California issued 8 ELP violations from May through September 2025 out of 176,074 inspections. Federal inspectors working the same corridors found violations at rates astronomically higher.
Wyoming placed 99 percent of its ELP violations on out-of-state carriers. They’re catching trucks passing through, not policing their own.
And Texas, as I noted in June, has a state law that directly conflicts with federal requirements. Texas Transportation Code § 522.043(b) prohibits requiring ELP for intrastate CDLs. Those drivers get licensed, go interstate, and are placed out of service in Oklahoma, New Mexico, or Arizona.
Some states enforce.
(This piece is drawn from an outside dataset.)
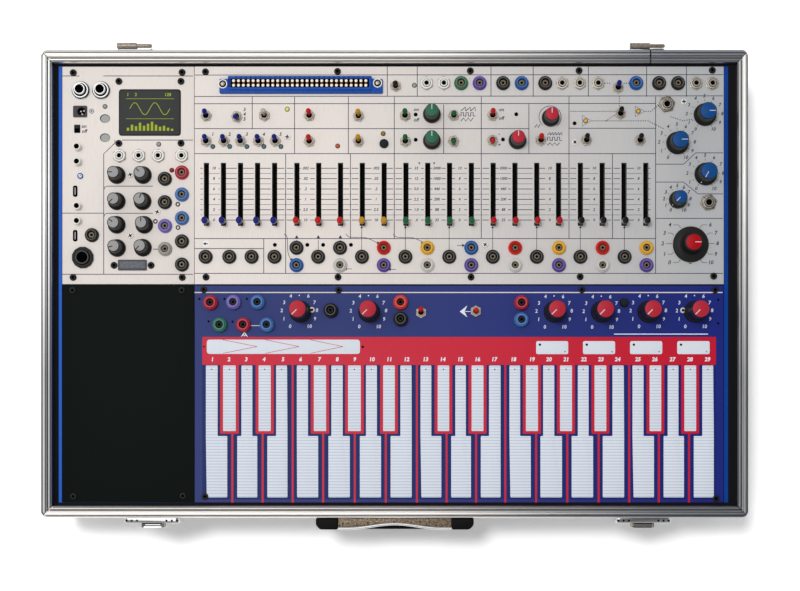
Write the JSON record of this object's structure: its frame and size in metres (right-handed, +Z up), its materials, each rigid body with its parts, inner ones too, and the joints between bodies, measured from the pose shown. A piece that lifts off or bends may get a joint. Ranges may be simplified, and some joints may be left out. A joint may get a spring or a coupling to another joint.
{
  "type": "modular synthesizer",
  "caption": "Compact modular synthesizer in the open base of an aluminium-framed carrying case, with panels of faders, knobs, switches, sockets and a touch keyboard.",
  "frame": {"origin": "middle of the footprint, on the surface that the case stands on", "axes": "+X along the width to the right, +Y from the handle to the hinges, +Z up out of the panels"},
  "size_m": [0.574, 0.3944, 0.1064],
  "materials": {
    "shell": "laminate",
    "aluminium": "brushed",
    "blue_enamel": "satin",
    "panel_silver": "anodised",
    "panel_black": "satin",
    "panel_blue": "satin",
    "board": "laminate",
    "chrome": "polished",
    "black_rubber": "matte",
    "black_plastic": "satin",
    "blue_plastic": "satin",
    "red_plastic": "satin",
    "yellow_plastic": "satin",
    "green_plastic": "satin"
  },
  "bodies": {
    "case": {"case_shell": "shell", "rim_frame": "aluminium", "module_tray": "blue_enamel", "io_panel": "panel_silver", "io_board": "board", "sound_panel": "panel_silver", "sound_board": "board", "blank_panel": "panel_black", "keyboard_panel": "panel_blue", "keyboard_board": "board", "handle_bracket": "chrome", "latch_base_left": "chrome", "latch_base_right": "chrome", "hinge_left": "chrome", "hinge_right": "chrome"},
    "fader_sequence_1": {"fader_sequence_1": "blue_plastic"},
    "fader_sequence_2": {"fader_sequence_2": "blue_plastic"},
    "fader_sequence_3": {"fader_sequence_3": "blue_plastic"},
    "fader_sequence_4": {"fader_sequence_4": "blue_plastic"},
    "fader_sequence_5": {"fader_sequence_5": "blue_plastic"},
    "fader_envelope_1": {"fader_envelope_1": "red_plastic"},
    "fader_envelope_2": {"fader_envelope_2": "red_plastic"},
    "fader_envelope_3": {"fader_envelope_3": "red_plastic"},
    "fader_pulse_1": {"fader_pulse_1": "yellow_plastic"},
    "fader_pulse_2": {"fader_pulse_2": "yellow_plastic"},
    "fader_modulation_1": {"fader_modulation_1": "green_plastic"},
    "fader_modulation_2": {"fader_modulation_2": "green_plastic"},
    "fader_modulation_3": {"fader_modulation_3": "green_plastic"},
    "fader_modulation_4": {"fader_modulation_4": "green_plastic"},
    "fader_tone_1": {"fader_tone_1": "red_plastic"},
    "fader_tone_2": {"fader_tone_2": "red_plastic"},
    "fader_tone_3": {"fader_tone_3": "red_plastic"},
    "fader_tone_4": {"fader_tone_4": "red_plastic"},
    "fader_level_1": {"fader_level_1": "black_plastic"},
    "fader_level_2": {"fader_level_2": "black_plastic"},
    "fader_level_3": {"fader_level_3": "black_plastic"},
    "fader_level_4": {"fader_level_4": "black_plastic"},
    "knob_modulation_range": {"knob_modulation_range": "black_plastic"},
    "knob_modulation_fine": {"knob_modulation_fine": "black_plastic"},
    "knob_carrier_range": {"knob_carrier_range": "black_plastic"},
    "knob_carrier_fine": {"knob_carrier_fine": "black_plastic"},
    "knob_channel_1": {"knob_channel_1": "black_plastic"},
    "knob_channel_2": {"knob_channel_2": "black_plastic"},
    "knob_reverb": {"knob_reverb": "black_plastic"},
    "knob_monitor": {"knob_monitor": "black_plastic"},
    "knob_main_volume": {"knob_main_volume": "black_plastic"},
    "knob_slide_time": {"knob_slide_time": "black_plastic"},
    "knob_pattern_rate": {"knob_pattern_rate": "black_plastic"},
    "knob_preset_1": {"knob_preset_1": "black_plastic"},
    "knob_preset_2": {"knob_preset_2": "black_plastic"},
    "knob_preset_3": {"knob_preset_3": "black_plastic"},
    "knob_preset_4": {"knob_preset_4": "black_plastic"},
    "switch_preamp_gain": {"switch_preamp_gain": "chrome"},
    "switch_pattern": {"switch_pattern": "red_plastic"},
    "switch_octave": {"switch_octave": "red_plastic"},
    "button_pulse": {"button_pulse": "black_plastic"},
    "button_reset": {"button_reset": "black_plastic"},
    "handle_grip": {"handle_grip": "black_rubber"},
    "latch_lever_left": {"latch_lever_left": "chrome"},
    "latch_lever_right": {"latch_lever_right": "chrome"}
  },
  "joints": [
    {"name": "handle_swing", "type": "hinge", "parent": "case", "child": "handle_grip", "pos_m": [0, -0.19315, 0.074], "axis": [-1, 0, 0], "range_deg": [0, 90]},
    {"name": "latch_left_swing", "type": "hinge", "parent": "case", "child": "latch_lever_left", "pos_m": [-0.1976, -0.19295, 0.077], "axis": [-1, 0, 0], "range_deg": [0, 100]},
    {"name": "latch_right_swing", "type": "hinge", "parent": "case", "child": "latch_lever_right", "pos_m": [0.2024, -0.19295, 0.077], "axis": [-1, 0, 0], "range_deg": [0, 100]},
    {"name": "switch_preamp_gain_tilt", "type": "hinge", "parent": "case", "child": "switch_preamp_gain", "pos_m": [0.18188, 0.16323, 0.0804], "axis": [1, 0, 0], "range_deg": [0, 24]},
    {"name": "switch_pattern_tilt", "type": "hinge", "parent": "case", "child": "switch_pattern", "pos_m": [0.02134, -0.01991, 0.0804], "axis": [1, 0, 0], "range_deg": [0, 24]},
    {"name": "switch_octave_tilt", "type": "hinge", "parent": "case", "child": "switch_octave", "pos_m": [0.06603, -0.01902, 0.0804], "axis": [1, 0, 0], "range_deg": [-12, 12]},
    {"name": "button_pulse_press", "type": "slide", "parent": "case", "child": "button_pulse", "axis": [0, 0, 1], "range_m": [-0.0015, 0], "stiffness_N_per_m": 400},
    {"name": "button_reset_press", "type": "slide", "parent": "case", "child": "button_reset", "axis": [0, 0, 1], "range_m": [-0.0015, 0], "stiffness_N_per_m": 400},
    {"name": "knob_preset_4_turn", "type": "hinge", "parent": "case", "child": "knob_preset_4", "pos_m": [0.24463, -0.01948, 0.08], "axis": [0, 0, 1], "range_deg": [-285, 15]},
    {"name": "knob_preset_3_turn", "type": "hinge", "parent": "case", "child": "knob_preset_3", "pos_m": [0.20663, -0.01948, 0.08], "axis": [0, 0, 1], "range_deg": [-285, 15]},
    {"name": "knob_preset_2_turn", "type": "hinge", "parent": "case", "child": "knob_preset_2", "pos_m": [0.16863, -0.01948, 0.08], "axis": [0, 0, 1], "range_deg": [-285, 15]},
    {"name": "knob_preset_1_turn", "type": "hinge", "parent": "case", "child": "knob_preset_1", "pos_m": [0.1302, -0.01948, 0.08], "axis": [0, 0, 1], "range_deg": [-285, 15]},
    {"name": "knob_pattern_rate_turn", "type": "hinge", "parent": "case", "child": "knob_pattern_rate", "pos_m": [-0.02093, -0.01948, 0.08], "axis": [0, 0, 1], "range_deg": [-285, 15]},
    {"name": "knob_slide_time_turn", "type": "hinge", "parent": "case", "child": "knob_slide_time", "pos_m": [-0.07706, -0.01948, 0.08], "axis": [0, 0, 1], "range_deg": [-285, 15]},
    {"name": "knob_main_volume_turn", "type": "hinge", "parent": "case", "child": "knob_main_volume", "pos_m": [0.24122, 0.03539, 0.08], "axis": [0, 0, 1], "range_deg": [-60, 240]},
    {"name": "knob_monitor_turn", "type": "hinge", "parent": "case", "child": "knob_monitor", "pos_m": [0.23072, 0.07184, 0.08], "axis": [0, 0, 1], "range_deg": [-285, 15]},
    {"name": "knob_reverb_turn", "type": "hinge", "parent": "case", "child": "knob_reverb", "pos_m": [0.25348, 0.09273, 0.08], "axis": [0, 0, 1], "range_deg": [-300, 0]},
    {"name": "knob_channel_2_turn", "type": "hinge", "parent": "case", "child": "knob_channel_2", "pos_m": [0.25287, 0.14118, 0.08], "axis": [0, 0, 1], "range_deg": [-60, 240]},
    {"name": "knob_channel_1_turn", "type": "hinge", "parent": "case", "child": "knob_channel_1", "pos_m": [0.23046, 0.11806, 0.08], "axis": [0, 0, 1], "range_deg": [-60, 240]},
    {"name": "knob_carrier_fine_turn", "type": "hinge", "parent": "case", "child": "knob_carrier_fine", "pos_m": [0.127, 0.13869, 0.08], "axis": [0, 0, 1], "range_deg": [-150, 150]},
    {"name": "knob_carrier_range_turn", "type": "hinge", "parent": "case", "child": "knob_carrier_range", "pos_m": [0.09997, 0.1202, 0.08], "axis": [0, 0, 1], "range_deg": [-150, 150]},
    {"name": "knob_modulation_fine_turn", "type": "hinge", "parent": "case", "child": "knob_modulation_fine", "pos_m": [0.03019, 0.12002, 0.08], "axis": [0, 0, 1], "range_deg": [-150, 150]},
    {"name": "knob_modulation_range_turn", "type": "hinge", "parent": "case", "child": "knob_modulation_range", "pos_m": [0.03019, 0.14153, 0.08], "axis": [0, 0, 1], "range_deg": [-150, 150]},
    {"name": "fader_sequence_1_slide", "type": "slide", "parent": "case", "child": "fader_sequence_1", "axis": [0, 1, 0], "range_m": [0, 0.045]},
    {"name": "fader_sequence_2_slide", "type": "slide", "parent": "case", "child": "fader_sequence_2", "axis": [0, 1, 0], "range_m": [0, 0.045]},
    {"name": "fader_sequence_3_slide", "type": "slide", "parent": "case", "child": "fader_sequence_3", "axis": [0, 1, 0], "range_m": [0, 0.045]},
    {"name": "fader_sequence_4_slide", "type": "slide", "parent": "case", "child": "fader_sequence_4", "axis": [0, 1, 0], "range_m": [0, 0.045]},
    {"name": "fader_sequence_5_slide", "type": "slide", "parent": "case", "child": "fader_sequence_5", "axis": [0, 1, 0], "range_m": [0, 0.045]},
    {"name": "fader_envelope_1_slide", "type": "slide", "parent": "case", "child": "fader_envelope_1", "axis": [0, 1, 0], "range_m": [0, 0.045]},
    {"name": "fader_envelope_2_slide", "type": "slide", "parent": "case", "child": "fader_envelope_2", "axis": [0, 1, 0], "range_m": [0, 0.045]},
    {"name": "fader_envelope_3_slide", "type": "slide", "parent": "case", "child": "fader_envelope_3", "axis": [0, 1, 0], "range_m": [0, 0.045]},
    {"name": "fader_pulse_1_slide", "type": "slide", "parent": "case", "child": "fader_pulse_1", "axis": [0, 1, 0], "range_m": [0, 0.045]},
    {"name": "fader_pulse_2_slide", "type": "slide", "parent": "case", "child": "fader_pulse_2", "axis": [0, 1, 0], "range_m": [0, 0.045]},
    {"name": "fader_modulation_1_slide", "type": "slide", "parent": "case", "child": "fader_modulation_1", "axis": [0, 1, 0], "range_m": [0, 0.045]},
    {"name": "fader_modulation_2_slide", "type": "slide", "parent": "case", "child": "fader_modulation_2", "axis": [0, 1, 0], "range_m": [0, 0.045]},
    {"name": "fader_modulation_3_slide", "type": "slide", "parent": "case", "child": "fader_modulation_3", "axis": [0, 1, 0], "range_m": [0, 0.045]},
    {"name": "fader_modulation_4_slide", "type": "slide", "parent": "case", "child": "fader_modulation_4", "axis": [0, 1, 0], "range_m": [0, 0.045]},
    {"name": "fader_tone_1_slide", "type": "slide", "parent": "case", "child": "fader_tone_1", "axis": [0, 1, 0], "range_m": [0, 0.045]},
    {"name": "fader_tone_2_slide", "type": "slide", "parent": "case", "child": "fader_tone_2", "axis": [0, 1, 0], "range_m": [0, 0.045]},
    {"name": "fader_tone_3_slide", "type": "slide", "parent": "case", "child": "fader_tone_3", "axis": [0, 1, 0], "range_m": [0, 0.045]},
    {"name": "fader_tone_4_slide", "type": "slide", "parent": "case", "child": "fader_tone_4", "axis": [0, 1, 0], "range_m": [0, 0.045]},
    {"name": "fader_level_1_slide", "type": "slide", "parent": "case", "child": "fader_level_1", "axis": [0, 1, 0], "range_m": [0, 0.045]},
    {"name": "fader_level_2_slide", "type": "slide", "parent": "case", "child": "fader_level_2", "axis": [0, 1, 0], "range_m": [0, 0.045]},
    {"name": "fader_level_3_slide", "type": "slide", "parent": "case", "child": "fader_level_3", "axis": [0, 1, 0], "range_m": [0, 0.045]},
    {"name": "fader_level_4_slide", "type": "slide", "parent": "case", "child": "fader_level_4", "axis": [0, 1, 0], "range_m": [0, 0.045]}
  ]
}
Others export the problem. MCSAP funding doesn’t distinguish between them.
The Paper Trail That Goes Nowhere
When an inspector places a vehicle or driver out of service, the carrier has 15 days to sign the inspection report certifying all violations have been corrected and return it to the issuing agency. They must keep a copy for 12 months.
Sounds reasonable, except CVSA recently petitioned FMCSA to eliminate the return requirement entirely, calling it “antiquated and redundant.” The inspectors’ own alliance is asking the agency to stop requiring carriers to confirm they fixed the problems.
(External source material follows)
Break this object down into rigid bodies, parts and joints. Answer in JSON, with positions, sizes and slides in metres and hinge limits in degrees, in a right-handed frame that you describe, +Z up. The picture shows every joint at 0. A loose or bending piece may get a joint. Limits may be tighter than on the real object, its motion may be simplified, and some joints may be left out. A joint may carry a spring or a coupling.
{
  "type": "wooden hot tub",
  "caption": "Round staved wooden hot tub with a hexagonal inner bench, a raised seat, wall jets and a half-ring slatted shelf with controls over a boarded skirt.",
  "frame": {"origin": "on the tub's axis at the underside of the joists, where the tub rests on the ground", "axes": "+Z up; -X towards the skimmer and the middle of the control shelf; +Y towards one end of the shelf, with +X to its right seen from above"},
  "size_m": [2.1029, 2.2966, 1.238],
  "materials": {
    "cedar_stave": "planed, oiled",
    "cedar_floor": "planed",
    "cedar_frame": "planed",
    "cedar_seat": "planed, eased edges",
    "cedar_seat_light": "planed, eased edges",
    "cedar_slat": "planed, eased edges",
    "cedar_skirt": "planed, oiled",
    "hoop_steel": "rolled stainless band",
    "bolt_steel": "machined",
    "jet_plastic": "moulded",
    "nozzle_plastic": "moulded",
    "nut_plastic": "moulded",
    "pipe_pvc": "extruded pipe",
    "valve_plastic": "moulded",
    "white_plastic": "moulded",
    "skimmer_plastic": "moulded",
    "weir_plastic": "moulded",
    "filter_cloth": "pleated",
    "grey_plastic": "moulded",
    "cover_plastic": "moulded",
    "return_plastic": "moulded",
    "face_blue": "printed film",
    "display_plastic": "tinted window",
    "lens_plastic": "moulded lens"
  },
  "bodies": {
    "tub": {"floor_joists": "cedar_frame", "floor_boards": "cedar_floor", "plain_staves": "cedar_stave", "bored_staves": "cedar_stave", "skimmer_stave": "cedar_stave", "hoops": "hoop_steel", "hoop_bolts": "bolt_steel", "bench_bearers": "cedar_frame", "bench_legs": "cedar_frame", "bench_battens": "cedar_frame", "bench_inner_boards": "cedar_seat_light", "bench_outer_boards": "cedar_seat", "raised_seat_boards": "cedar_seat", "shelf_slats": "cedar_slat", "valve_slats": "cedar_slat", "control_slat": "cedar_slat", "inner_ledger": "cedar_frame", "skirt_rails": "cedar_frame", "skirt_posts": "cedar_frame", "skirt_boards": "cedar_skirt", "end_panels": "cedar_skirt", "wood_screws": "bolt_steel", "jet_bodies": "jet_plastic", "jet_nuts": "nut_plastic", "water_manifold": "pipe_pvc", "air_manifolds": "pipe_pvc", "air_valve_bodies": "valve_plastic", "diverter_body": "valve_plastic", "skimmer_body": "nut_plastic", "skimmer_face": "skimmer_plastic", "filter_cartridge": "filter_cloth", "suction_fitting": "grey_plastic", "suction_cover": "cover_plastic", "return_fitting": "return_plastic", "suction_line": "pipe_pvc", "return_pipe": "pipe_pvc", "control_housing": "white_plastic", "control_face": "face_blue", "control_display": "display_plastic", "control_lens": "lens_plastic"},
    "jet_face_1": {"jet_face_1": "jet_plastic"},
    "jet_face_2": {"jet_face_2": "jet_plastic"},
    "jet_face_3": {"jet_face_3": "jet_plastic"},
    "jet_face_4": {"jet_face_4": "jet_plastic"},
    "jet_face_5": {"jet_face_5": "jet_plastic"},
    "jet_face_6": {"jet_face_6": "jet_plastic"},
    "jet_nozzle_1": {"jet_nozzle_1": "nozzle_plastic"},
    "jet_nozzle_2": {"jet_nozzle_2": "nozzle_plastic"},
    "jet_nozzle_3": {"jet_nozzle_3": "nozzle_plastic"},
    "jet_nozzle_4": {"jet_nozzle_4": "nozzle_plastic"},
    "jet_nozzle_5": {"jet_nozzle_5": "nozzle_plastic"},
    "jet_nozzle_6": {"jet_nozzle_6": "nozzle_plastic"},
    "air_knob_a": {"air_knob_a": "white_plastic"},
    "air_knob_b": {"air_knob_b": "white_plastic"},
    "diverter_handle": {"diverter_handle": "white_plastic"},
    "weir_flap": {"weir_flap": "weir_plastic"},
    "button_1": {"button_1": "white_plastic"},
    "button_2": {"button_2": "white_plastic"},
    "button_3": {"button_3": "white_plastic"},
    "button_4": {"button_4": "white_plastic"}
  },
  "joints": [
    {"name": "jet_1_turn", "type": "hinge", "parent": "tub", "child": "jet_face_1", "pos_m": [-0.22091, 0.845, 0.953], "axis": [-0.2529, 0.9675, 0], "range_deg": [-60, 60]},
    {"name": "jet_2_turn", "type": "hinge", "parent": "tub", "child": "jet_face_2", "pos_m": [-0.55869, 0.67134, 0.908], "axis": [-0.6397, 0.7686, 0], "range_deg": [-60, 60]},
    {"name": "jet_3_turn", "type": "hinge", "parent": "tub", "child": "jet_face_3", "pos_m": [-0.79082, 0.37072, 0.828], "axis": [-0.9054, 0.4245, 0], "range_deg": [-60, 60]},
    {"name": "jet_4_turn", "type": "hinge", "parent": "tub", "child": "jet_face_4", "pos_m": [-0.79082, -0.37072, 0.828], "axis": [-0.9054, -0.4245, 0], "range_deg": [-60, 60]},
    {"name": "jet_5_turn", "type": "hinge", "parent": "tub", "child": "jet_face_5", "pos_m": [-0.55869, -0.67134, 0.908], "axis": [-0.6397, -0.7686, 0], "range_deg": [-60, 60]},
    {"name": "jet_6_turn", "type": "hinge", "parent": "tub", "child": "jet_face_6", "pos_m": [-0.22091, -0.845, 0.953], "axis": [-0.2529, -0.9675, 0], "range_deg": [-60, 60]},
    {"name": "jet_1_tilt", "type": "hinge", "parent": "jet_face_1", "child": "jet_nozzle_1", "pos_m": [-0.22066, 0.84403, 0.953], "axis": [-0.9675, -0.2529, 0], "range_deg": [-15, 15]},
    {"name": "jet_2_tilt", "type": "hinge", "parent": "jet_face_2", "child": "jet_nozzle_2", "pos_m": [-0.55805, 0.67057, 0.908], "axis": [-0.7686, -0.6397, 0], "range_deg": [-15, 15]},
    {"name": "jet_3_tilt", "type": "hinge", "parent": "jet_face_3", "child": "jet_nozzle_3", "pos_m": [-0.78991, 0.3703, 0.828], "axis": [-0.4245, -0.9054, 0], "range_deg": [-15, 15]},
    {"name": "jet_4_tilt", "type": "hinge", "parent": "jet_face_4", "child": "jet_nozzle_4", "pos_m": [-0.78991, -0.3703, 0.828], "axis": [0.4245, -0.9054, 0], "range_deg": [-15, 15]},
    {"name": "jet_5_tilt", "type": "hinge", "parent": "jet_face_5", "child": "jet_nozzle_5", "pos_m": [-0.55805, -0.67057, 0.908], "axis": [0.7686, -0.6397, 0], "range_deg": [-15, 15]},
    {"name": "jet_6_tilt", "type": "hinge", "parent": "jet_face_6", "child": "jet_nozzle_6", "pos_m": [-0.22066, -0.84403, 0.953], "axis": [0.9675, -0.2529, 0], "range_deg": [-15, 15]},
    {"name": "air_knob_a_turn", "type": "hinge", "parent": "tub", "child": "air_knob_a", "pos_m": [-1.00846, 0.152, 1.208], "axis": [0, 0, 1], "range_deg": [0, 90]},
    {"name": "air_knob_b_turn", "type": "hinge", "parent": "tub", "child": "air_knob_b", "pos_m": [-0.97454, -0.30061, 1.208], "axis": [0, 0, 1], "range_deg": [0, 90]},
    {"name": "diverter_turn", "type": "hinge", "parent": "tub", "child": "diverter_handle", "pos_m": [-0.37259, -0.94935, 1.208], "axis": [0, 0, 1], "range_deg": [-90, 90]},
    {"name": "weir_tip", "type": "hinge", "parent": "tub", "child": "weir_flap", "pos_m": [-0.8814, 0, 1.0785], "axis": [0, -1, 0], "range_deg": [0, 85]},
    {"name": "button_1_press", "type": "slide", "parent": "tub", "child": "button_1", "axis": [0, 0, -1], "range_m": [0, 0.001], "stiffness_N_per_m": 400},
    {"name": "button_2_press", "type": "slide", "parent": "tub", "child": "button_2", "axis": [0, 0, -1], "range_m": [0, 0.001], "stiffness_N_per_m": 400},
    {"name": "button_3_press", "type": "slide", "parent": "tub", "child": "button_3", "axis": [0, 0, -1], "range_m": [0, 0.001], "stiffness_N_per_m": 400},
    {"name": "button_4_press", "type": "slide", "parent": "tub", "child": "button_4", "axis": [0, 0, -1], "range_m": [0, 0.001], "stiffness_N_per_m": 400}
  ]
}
FMCSA doesn’t have data on how many agencies actually request these forms. The agency admitted it can’t quantify the impact of eliminating the requirement. They’re proposing to make it optional based on whether individual states want to bother.
The proposed rule landed in May 2025. If it passes, we’ll have an out-of-service system with no verification mechanism whatsoever.
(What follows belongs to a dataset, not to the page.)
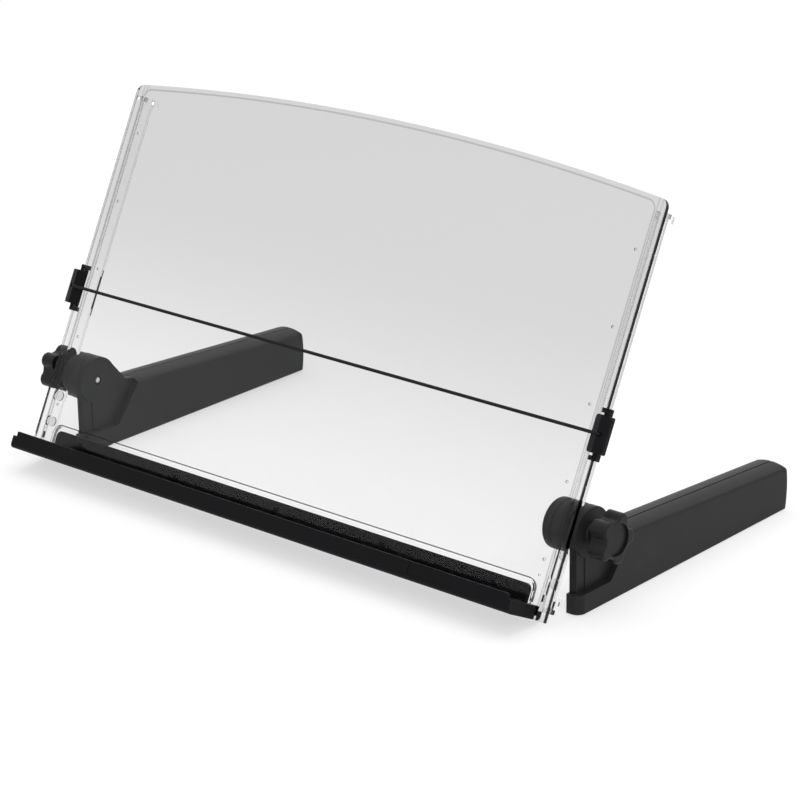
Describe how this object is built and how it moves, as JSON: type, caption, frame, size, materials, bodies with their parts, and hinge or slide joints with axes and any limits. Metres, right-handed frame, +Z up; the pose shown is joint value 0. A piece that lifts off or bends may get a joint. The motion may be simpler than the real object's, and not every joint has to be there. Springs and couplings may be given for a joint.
{
  "type": "copy holder with line guide",
  "caption": "Leaning clear plate on wedge-shaped desk arms, with a dark ledge, a sliding elastic reading line and lobed clamp knobs on its pivot.",
  "frame": {"origin": "on the desk, midway between the two arms and straight below the pivot axis of the platform", "axes": "+X to the reader's right along the pivot axis, +Y away from the reader along the arms, +Z up"},
  "size_m": [0.4982, 0.2768, 0.2554],
  "materials": {
    "clear_plastic": "clear moulded plastic, glossy",
    "black_plastic": "black moulded plastic, fine satin",
    "charcoal_plastic": "charcoal moulded plastic, matt",
    "steel": "zinc-plated steel",
    "brass": "turned brass",
    "rubber": "black rubber",
    "grip": "dark grey soft strip",
    "elastic": "black braided elastic line",
    "nylon": "dark nylon"
  },
  "bodies": {
    "arms": {"arm_shell_left": "charcoal_plastic", "arm_cover_left": "charcoal_plastic", "arm_screws_left": "steel", "arm_feet_left": "rubber", "arm_shell_right": "charcoal_plastic", "arm_cover_right": "charcoal_plastic", "arm_screws_right": "steel", "arm_feet_right": "rubber"},
    "clamps": {"clamp_barrel_left": "charcoal_plastic", "grip_pad_left": "rubber", "clamp_jaw_left": "charcoal_plastic", "pivot_bolt_left": "steel", "hub_washer_left": "nylon", "clamp_barrel_right": "charcoal_plastic", "grip_pad_right": "rubber", "end_cap_right": "charcoal_plastic", "pivot_bolt_right": "steel", "hub_washer_right": "nylon"},
    "platform": {"platform": "clear_plastic", "platform_rail_left": "clear_plastic", "platform_rail_right": "clear_plastic", "rail_ends_left": "clear_plastic", "rail_ends_right": "clear_plastic", "ledge": "black_plastic", "ledge_grip_strip": "grip", "ledge_rivets": "black_plastic"},
    "line_guide_left": {"guide_clip_left": "black_plastic", "guide_line": "elastic", "guide_knot_left": "elastic"},
    "line_guide_right": {"guide_clip_right": "black_plastic", "guide_knot_right": "elastic"},
    "knob_left": {"knob_left": "black_plastic", "knob_insert_left": "brass"},
    "knob_right": {"knob_right": "black_plastic", "knob_insert_right": "brass"}
  },
  "joints": [
    {"name": "platform_tilt", "type": "hinge", "parent": "arms", "child": "clamps", "pos_m": [0, 0, 0.05], "axis": [1, 0, 0], "range_deg": [-48, 12]},
    {"name": "platform_slide", "type": "slide", "parent": "clamps", "child": "platform", "axis": [0, 0.454, 0.891], "range_m": [-0.178, 0.0285]},
    {"name": "line_guide_slide_left", "type": "slide", "parent": "platform", "child": "line_guide_left", "axis": [0, 0.454, 0.891], "range_m": [-0.0933, 0.1207]},
    {"name": "line_guide_slide_right", "type": "slide", "parent": "platform", "child": "line_guide_right", "axis": [0, 0.454, 0.891], "range_m": [-0.0933, 0.1207]},
    {"name": "knob_turn_left", "type": "hinge", "parent": "clamps", "child": "knob_left", "pos_m": [-0.24, 0, 0.05], "axis": [-1, 0, 0], "continuous": true},
    {"name": "knob_turn_right", "type": "hinge", "parent": "clamps", "child": "knob_right", "pos_m": [0.24, 0, 0.05], "axis": [1, 0, 0], "continuous": true}
  ],
  "couplings": [
    {"joint": "line_guide_slide_right", "follows": "line_guide_slide_left", "ratio": 1}
  ]
}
The Penalties Only Exist on Paper
Operating while under an out-of-service order isn’t just a violation. It’s a disqualifying offense.
First offense: 90 days to one year CDL disqualification. Second offense within ten years: one to five years. Third offense: three to five years. Hazmat doubles it.
Civil penalties run up to $29,980 per day for the driver. Employers who knowingly allow it face fines up to $38,612.
The teeth are there. The question is whether anyone’s biting.
Get placed out of service in Kansas today. Get caught in Texas tomorrow violating the same order. That’s a textbook case of jumping OOS. Your CDL should be suspended.
How does Texas know about Kansas? MCMIS uploads inspection data, but the systems don’t communicate in real time. Different states, different databases, different enforcement priorities. Unless a compliance review pulls your full inspection history, and remember, only 1.5 percent of carriers get audited, nobody’s connecting the dots.
What Would Real Enforcement Look Like?
Tie MCSAP funding to enforcement outcomes, not just inspection volume. States that identify and remove dangerous operators should be rewarded. States that process trucks without addressing violations should face consequences.
Build real-time OOS tracking across all jurisdictions. When a driver is placed out of service in Kansas, every scale in Texas should be notified immediately. The technology exists. The integration doesn’t.
Require mandatory verification of remediation. Not a paper form that may or may not get returned. Actual confirmation that the condition was corrected before the vehicle or driver returns to service.
Create automated flagging for repeat offenders. A carrier racking up dozens of OOS violations while reporting a two-truck fleet should trigger immediate intervention. Not eventually. Immediately.
Standardize enforcement protocols. Your chances of getting placed out of service shouldn’t depend on which state you’re in.
See No Evil, Hear No Evil, Speak No Evil
We don’t have the resources to police out-of-service compliance. Even if we did, the incentive structure doesn’t reward it.
The system was designed around the assumption that carriers would follow the rules. That a violation and a penalty would create enough deterrent to change behavior. That a 15-day paper return requirement would ensure vehicles got fixed before returning to service.
The math says otherwise.
We’re conducting 3.3 million inspections a year. We’re placing nearly a million vehicles and drivers out of service. We’re writing violations across every category in the book.
What we’re not doing is verifying anyone actually complied with the orders we issued.
FMCSA counts inspections. Nobody counts compliance.
Until that changes, we’re not enforcing enforcement. We’re just documenting the problem.